*Task prompt*. Start with the line containing "Model this object" and write out each line through the end of the listing, exactly as given.

*Data rows*.
■ ■ ■ ■ ■

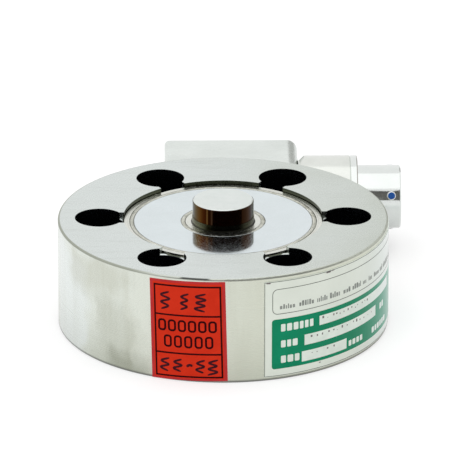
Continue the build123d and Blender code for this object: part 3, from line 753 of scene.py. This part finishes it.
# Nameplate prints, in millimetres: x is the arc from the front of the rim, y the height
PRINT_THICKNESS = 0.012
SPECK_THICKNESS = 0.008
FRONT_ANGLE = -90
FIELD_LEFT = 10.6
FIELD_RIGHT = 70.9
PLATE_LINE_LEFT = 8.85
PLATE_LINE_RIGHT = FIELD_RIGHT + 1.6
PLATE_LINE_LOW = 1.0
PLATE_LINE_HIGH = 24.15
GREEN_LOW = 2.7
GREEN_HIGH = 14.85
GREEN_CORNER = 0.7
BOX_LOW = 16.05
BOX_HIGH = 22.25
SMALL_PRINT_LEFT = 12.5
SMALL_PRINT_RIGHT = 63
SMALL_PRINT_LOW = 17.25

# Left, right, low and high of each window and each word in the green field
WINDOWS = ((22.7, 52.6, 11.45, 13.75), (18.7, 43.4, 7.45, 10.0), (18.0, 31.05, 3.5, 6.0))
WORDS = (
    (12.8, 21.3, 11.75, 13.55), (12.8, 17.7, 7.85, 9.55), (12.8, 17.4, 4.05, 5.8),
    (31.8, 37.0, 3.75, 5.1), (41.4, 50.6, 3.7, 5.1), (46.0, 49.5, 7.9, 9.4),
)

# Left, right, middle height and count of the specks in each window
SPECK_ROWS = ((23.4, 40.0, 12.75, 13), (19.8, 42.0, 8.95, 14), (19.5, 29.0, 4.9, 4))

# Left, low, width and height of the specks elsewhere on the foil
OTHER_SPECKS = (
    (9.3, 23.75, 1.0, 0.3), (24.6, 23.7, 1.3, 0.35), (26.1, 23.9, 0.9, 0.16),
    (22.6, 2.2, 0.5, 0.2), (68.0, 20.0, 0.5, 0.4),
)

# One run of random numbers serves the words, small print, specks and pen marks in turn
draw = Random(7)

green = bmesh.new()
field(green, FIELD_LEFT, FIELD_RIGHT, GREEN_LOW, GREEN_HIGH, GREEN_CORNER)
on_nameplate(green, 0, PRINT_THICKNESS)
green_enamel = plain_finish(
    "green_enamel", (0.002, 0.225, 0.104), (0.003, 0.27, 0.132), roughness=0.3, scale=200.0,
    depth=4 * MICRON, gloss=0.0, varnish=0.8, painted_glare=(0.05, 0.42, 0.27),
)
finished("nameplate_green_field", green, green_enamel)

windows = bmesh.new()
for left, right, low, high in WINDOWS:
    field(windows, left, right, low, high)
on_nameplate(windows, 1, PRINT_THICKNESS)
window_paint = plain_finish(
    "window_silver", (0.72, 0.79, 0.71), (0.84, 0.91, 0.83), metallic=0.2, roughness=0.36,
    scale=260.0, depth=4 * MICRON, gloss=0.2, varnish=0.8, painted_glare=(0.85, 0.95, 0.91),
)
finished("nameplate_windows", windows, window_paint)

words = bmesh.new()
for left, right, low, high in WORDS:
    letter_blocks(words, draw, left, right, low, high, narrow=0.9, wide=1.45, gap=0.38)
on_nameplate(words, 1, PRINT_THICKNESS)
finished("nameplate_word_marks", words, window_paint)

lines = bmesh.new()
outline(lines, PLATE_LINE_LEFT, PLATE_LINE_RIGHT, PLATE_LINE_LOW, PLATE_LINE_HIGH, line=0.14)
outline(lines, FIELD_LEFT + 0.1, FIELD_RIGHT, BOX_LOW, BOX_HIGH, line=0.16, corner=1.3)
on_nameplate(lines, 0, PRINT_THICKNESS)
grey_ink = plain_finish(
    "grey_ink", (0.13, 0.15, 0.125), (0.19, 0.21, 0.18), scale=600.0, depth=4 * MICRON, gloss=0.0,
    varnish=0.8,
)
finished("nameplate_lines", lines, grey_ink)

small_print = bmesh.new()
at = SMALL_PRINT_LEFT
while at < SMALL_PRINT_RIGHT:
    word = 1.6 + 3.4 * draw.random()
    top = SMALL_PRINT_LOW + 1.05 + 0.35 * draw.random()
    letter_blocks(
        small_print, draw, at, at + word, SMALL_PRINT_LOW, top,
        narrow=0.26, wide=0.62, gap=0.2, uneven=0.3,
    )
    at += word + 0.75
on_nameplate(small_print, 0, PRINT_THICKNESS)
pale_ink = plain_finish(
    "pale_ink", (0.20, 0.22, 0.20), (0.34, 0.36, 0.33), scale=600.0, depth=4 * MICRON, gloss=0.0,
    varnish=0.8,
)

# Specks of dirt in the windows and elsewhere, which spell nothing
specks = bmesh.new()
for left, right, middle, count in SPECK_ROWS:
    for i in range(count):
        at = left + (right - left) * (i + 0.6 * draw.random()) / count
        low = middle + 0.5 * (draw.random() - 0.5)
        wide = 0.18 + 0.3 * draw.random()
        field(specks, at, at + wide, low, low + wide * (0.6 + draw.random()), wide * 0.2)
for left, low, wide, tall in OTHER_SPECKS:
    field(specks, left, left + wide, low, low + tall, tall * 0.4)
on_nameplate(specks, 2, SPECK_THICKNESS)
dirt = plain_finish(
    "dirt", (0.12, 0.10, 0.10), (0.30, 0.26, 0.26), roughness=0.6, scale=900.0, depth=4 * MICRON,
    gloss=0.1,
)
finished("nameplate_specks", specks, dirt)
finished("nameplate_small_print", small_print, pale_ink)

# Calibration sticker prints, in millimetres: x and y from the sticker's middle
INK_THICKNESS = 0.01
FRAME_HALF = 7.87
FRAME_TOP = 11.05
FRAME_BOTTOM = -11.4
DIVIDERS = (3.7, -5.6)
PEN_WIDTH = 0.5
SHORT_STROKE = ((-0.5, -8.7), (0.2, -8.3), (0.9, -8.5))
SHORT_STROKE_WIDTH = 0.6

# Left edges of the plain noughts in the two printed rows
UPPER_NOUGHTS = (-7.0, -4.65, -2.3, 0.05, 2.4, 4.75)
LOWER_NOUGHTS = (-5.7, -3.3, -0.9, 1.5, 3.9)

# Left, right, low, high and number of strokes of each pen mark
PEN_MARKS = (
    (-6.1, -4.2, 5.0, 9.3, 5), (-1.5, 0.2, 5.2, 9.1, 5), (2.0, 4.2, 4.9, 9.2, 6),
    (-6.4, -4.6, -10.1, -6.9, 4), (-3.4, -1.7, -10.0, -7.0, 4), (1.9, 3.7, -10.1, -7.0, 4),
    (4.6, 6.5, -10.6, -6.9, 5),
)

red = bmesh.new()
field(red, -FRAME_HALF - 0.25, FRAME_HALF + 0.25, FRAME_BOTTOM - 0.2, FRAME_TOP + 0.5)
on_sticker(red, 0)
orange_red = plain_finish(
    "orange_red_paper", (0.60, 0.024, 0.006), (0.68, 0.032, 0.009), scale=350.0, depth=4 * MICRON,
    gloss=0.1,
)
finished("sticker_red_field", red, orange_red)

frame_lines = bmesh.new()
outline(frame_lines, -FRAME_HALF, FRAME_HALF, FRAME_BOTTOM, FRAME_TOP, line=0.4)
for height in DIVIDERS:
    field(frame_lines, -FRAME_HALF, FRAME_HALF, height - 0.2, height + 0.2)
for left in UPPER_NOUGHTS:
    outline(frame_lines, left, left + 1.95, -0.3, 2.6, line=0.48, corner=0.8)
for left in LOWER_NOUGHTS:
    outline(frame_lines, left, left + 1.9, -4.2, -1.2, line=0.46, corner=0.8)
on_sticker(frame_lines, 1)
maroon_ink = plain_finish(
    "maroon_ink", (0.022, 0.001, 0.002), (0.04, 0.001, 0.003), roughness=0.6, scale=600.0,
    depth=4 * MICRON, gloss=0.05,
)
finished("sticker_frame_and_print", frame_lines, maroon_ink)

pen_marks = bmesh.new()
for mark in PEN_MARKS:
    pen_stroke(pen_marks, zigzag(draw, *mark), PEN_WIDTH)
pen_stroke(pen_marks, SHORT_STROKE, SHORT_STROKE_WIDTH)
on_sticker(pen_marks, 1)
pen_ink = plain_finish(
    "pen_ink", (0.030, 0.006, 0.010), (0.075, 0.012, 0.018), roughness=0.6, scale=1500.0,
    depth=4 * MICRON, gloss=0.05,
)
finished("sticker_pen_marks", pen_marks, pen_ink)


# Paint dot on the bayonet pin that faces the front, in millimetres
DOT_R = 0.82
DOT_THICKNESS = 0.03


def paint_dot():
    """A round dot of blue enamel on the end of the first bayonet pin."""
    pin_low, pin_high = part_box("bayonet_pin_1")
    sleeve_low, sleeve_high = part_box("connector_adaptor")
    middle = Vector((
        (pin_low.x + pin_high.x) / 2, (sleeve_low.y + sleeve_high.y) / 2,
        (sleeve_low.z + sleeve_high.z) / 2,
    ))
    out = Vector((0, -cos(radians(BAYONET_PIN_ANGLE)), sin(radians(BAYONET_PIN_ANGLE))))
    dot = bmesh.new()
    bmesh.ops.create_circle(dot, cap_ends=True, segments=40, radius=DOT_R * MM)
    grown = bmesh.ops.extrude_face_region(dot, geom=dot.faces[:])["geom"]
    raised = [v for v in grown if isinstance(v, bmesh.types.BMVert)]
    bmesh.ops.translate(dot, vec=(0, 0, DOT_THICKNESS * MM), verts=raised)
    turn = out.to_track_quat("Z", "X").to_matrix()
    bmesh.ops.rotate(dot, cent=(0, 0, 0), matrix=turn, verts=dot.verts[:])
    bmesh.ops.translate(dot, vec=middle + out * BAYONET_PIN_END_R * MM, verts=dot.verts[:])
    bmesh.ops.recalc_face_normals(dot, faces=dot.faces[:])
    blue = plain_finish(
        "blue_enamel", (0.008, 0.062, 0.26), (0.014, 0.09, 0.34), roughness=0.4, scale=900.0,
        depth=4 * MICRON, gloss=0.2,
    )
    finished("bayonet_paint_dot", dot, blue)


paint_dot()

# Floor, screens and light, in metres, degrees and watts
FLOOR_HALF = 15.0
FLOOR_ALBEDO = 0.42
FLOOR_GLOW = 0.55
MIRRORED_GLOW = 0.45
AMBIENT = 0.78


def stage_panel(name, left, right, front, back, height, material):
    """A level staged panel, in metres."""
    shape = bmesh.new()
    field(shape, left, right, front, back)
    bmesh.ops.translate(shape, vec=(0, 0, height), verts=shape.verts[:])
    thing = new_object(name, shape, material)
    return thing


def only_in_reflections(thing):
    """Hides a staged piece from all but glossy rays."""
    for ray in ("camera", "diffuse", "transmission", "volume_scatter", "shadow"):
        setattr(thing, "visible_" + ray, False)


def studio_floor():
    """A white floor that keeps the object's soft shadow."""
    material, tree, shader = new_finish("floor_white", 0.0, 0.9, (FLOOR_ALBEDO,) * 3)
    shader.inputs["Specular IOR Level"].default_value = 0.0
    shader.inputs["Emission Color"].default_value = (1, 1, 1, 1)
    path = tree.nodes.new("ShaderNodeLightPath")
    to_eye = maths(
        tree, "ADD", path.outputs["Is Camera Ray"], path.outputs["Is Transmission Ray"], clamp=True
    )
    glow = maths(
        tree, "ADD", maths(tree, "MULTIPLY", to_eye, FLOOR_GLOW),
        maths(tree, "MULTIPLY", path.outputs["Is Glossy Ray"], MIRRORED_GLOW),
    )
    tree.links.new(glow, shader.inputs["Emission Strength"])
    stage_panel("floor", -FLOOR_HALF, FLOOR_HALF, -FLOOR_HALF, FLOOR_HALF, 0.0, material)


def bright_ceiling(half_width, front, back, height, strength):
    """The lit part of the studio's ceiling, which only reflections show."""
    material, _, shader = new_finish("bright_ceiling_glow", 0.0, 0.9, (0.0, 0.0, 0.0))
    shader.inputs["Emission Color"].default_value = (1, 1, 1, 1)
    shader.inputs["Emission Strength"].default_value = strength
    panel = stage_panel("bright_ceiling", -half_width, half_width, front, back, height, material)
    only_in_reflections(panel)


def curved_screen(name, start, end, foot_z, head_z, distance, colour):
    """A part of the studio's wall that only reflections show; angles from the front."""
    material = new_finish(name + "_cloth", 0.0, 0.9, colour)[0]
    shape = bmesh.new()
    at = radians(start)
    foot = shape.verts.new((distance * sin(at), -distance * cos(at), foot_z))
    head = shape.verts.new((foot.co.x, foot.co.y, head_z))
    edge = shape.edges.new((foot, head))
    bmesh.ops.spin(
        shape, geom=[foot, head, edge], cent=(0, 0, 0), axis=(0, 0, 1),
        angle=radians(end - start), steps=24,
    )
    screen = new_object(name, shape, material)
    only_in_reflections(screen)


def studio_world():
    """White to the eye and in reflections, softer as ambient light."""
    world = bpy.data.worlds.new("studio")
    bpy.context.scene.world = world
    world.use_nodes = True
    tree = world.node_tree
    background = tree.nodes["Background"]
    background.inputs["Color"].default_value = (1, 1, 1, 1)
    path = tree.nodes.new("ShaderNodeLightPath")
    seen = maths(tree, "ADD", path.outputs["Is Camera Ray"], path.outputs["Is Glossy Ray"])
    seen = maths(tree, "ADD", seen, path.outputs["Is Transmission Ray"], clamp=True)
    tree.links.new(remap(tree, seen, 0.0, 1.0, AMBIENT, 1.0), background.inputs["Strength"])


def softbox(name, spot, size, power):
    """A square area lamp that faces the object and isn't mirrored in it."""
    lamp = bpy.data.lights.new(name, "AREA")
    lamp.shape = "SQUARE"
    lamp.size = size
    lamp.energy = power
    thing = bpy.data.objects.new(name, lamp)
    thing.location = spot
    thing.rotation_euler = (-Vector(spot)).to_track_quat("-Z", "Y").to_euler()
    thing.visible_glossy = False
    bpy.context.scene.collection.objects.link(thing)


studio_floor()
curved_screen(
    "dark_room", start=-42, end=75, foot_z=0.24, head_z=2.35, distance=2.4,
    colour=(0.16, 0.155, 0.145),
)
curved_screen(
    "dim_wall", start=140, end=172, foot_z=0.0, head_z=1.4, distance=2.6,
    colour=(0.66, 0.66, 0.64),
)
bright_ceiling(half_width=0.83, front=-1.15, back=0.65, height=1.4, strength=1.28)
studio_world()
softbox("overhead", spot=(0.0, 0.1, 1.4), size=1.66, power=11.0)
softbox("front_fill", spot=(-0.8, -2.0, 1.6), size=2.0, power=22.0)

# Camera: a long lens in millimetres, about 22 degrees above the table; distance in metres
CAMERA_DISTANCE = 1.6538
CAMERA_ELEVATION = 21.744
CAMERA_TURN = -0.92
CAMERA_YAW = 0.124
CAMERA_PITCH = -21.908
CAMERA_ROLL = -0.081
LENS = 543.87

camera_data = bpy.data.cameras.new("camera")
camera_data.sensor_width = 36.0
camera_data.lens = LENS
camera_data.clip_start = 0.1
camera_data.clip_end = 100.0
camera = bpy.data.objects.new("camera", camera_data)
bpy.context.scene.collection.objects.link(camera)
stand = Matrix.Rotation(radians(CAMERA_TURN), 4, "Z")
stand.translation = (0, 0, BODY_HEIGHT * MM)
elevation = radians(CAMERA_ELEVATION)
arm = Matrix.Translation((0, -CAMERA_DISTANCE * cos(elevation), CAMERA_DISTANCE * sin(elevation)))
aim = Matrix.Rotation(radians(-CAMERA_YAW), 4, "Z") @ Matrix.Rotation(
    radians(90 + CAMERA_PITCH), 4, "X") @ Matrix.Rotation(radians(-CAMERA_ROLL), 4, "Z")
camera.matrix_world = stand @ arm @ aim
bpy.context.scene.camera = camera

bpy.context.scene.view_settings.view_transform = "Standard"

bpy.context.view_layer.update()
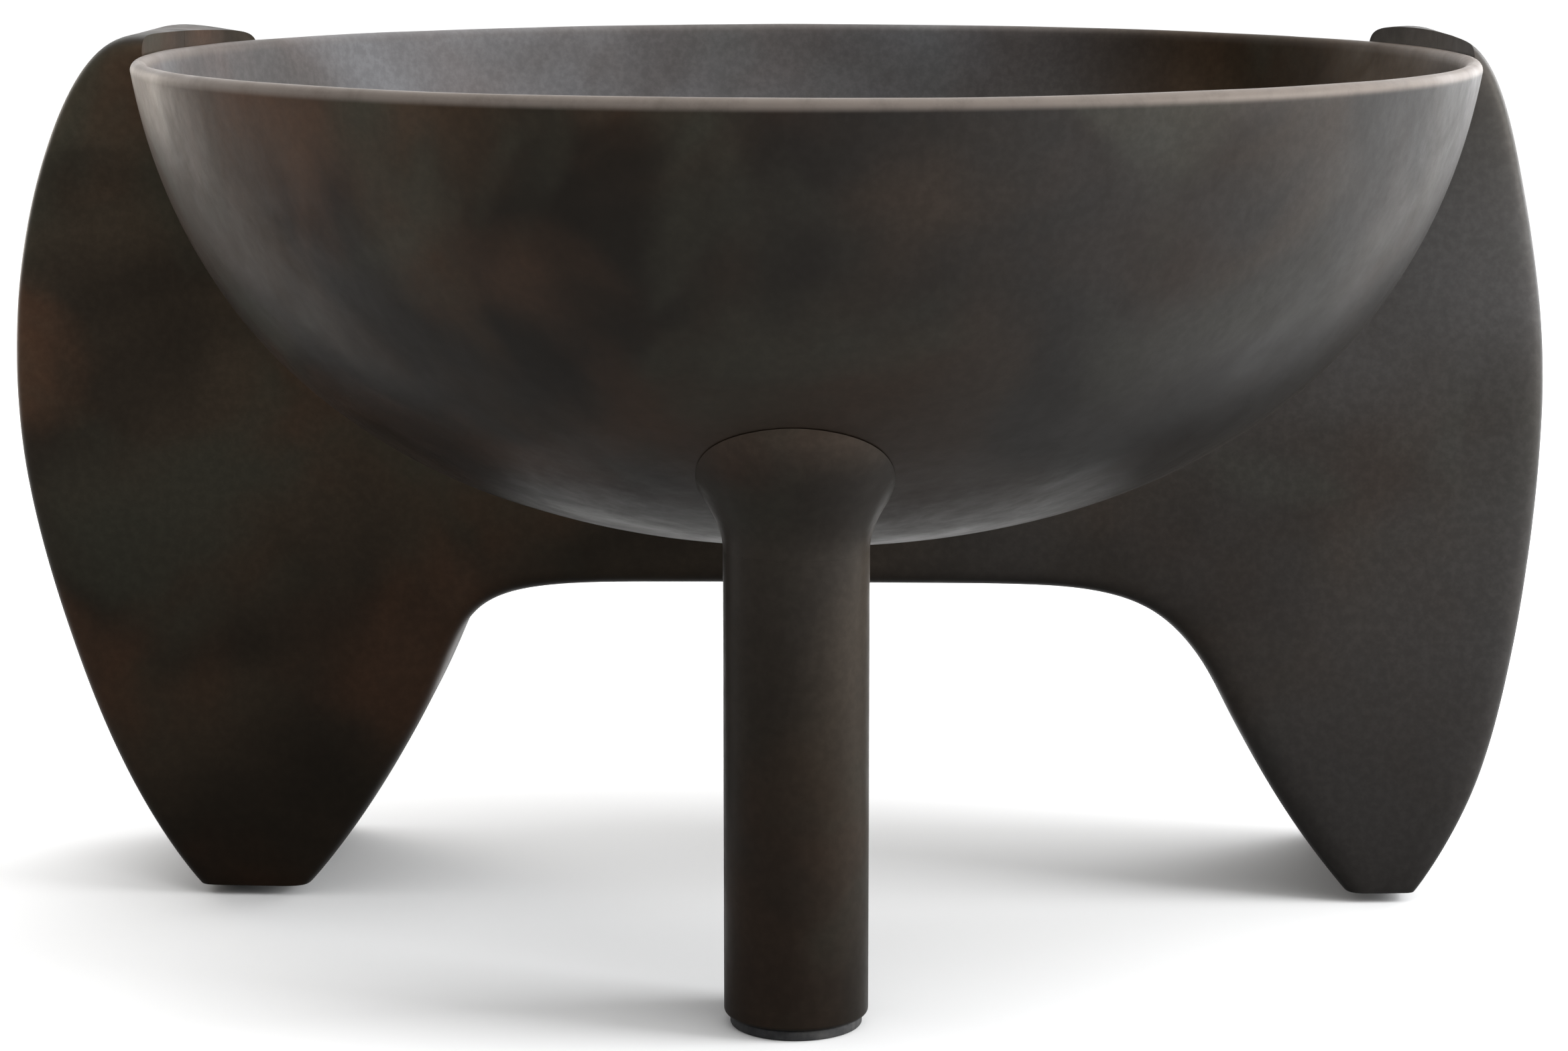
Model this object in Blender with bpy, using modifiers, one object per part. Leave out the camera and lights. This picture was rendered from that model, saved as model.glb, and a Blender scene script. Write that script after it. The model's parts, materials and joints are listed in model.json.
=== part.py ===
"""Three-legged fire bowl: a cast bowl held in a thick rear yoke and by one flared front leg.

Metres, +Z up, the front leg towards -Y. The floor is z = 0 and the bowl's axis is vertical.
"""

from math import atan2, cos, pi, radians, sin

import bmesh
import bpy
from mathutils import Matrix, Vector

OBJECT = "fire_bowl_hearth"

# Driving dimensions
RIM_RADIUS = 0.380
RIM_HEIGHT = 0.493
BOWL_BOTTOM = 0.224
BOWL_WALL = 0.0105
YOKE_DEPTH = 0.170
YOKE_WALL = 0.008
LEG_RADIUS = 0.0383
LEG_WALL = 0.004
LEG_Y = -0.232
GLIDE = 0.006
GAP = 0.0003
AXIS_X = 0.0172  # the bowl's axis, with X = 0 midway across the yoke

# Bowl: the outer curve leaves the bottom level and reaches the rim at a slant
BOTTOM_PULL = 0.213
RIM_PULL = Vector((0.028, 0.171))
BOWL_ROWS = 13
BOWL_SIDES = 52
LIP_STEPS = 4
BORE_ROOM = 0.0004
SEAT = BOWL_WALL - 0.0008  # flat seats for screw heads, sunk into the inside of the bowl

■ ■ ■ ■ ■

*Full output*.
Model this object in Blender with bpy, using modifiers, one object per part. Leave out the camera and lights. This picture was rendered from that model, saved as model.glb, and a Blender scene script. Write that script after it. The model's parts, materials and joints are listed in model.json.
=== part.py ===
"""Three-legged fire bowl: a cast bowl held in a thick rear yoke and by one flared front leg.

Metres, +Z up, the front leg towards -Y. The floor is z = 0 and the bowl's axis is vertical.
"""

from math import atan2, cos, pi, radians, sin

import bmesh
import bpy
from mathutils import Matrix, Vector

OBJECT = "fire_bowl_hearth"

# Driving dimensions
RIM_RADIUS = 0.380
RIM_HEIGHT = 0.493
BOWL_BOTTOM = 0.224
BOWL_WALL = 0.0105
YOKE_DEPTH = 0.170
YOKE_WALL = 0.008
LEG_RADIUS = 0.0383
LEG_WALL = 0.004
LEG_Y = -0.232
GLIDE = 0.006
GAP = 0.0003
AXIS_X = 0.0172  # the bowl's axis, with X = 0 midway across the yoke

# Bowl: the outer curve leaves the bottom level and reaches the rim at a slant
BOTTOM_PULL = 0.213
RIM_PULL = Vector((0.028, 0.171))
BOWL_ROWS = 13
BOWL_SIDES = 52
LIP_STEPS = 4
BORE_ROOM = 0.0004
SEAT = BOWL_WALL - 0.0008  # flat seats for screw heads, sunk into the inside of the bowl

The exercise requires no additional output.